### Dataset excerpt
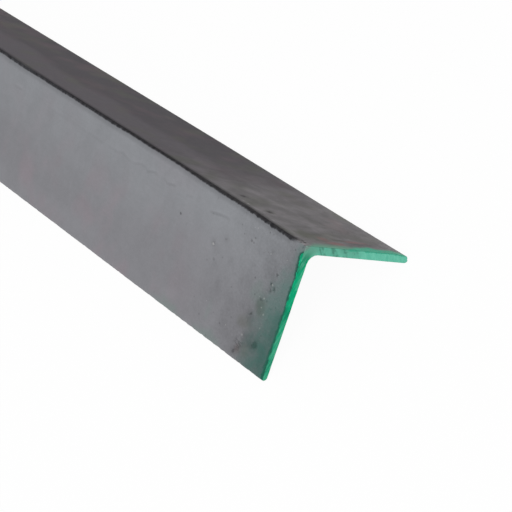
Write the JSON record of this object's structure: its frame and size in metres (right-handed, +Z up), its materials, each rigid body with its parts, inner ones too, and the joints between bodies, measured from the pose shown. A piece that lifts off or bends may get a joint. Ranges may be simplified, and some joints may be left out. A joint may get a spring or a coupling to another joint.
{
  "type": "metal angle section",
  "caption": "Hot-rolled equal steel angle with a rounded root and toes, lying heel up like a roof, one sawn end painted green.",
  "frame": {"origin": "centre of the footprint at floor level: midway between the two toes and midway along the bar", "axes": "+X along the bar towards the painted end, +Z up through the heel, +Y towards the right leg as seen from the painted end"},
  "size_m": [1, 0.0692, 0.0366],
  "materials": {
    "mill_scale_steel": "hot-rolled mill scale, dull dark grey, with green marking paint on one sawn end"
  },
  "bodies": {
    "root": {"angle_section": "mill_scale_steel"}
  },
  "joints": []
}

### What you should do
Once more, set down the full listing, verbatim.

### Solution for this problem
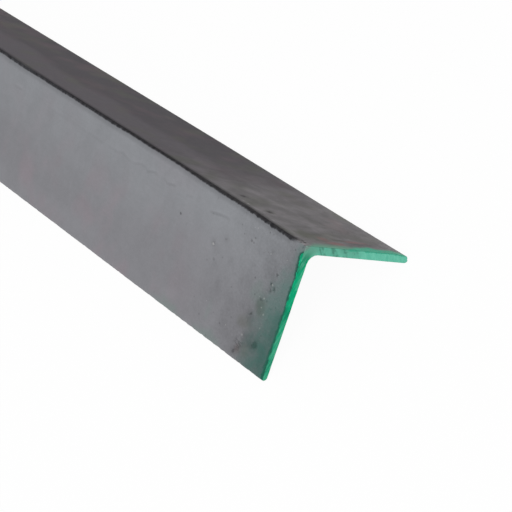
Write the JSON record of this object's structure: its frame and size in metres (right-handed, +Z up), its materials, each rigid body with its parts, inner ones too, and the joints between bodies, measured from the pose shown. A piece that lifts off or bends may get a joint. Ranges may be simplified, and some joints may be left out. A joint may get a spring or a coupling to another joint.
{
  "type": "metal angle section",
  "caption": "Hot-rolled equal steel angle with a rounded root and toes, lying heel up like a roof, one sawn end painted green.",
  "frame": {"origin": "centre of the footprint at floor level: midway between the two toes and midway along the bar", "axes": "+X along the bar towards the painted end, +Z up through the heel, +Y towards the right leg as seen from the painted end"},
  "size_m": [1, 0.0692, 0.0366],
  "materials": {
    "mill_scale_steel": "hot-rolled mill scale, dull dark grey, with green marking paint on one sawn end"
  },
  "bodies": {
    "root": {"angle_section": "mill_scale_steel"}
  },
  "joints": []
}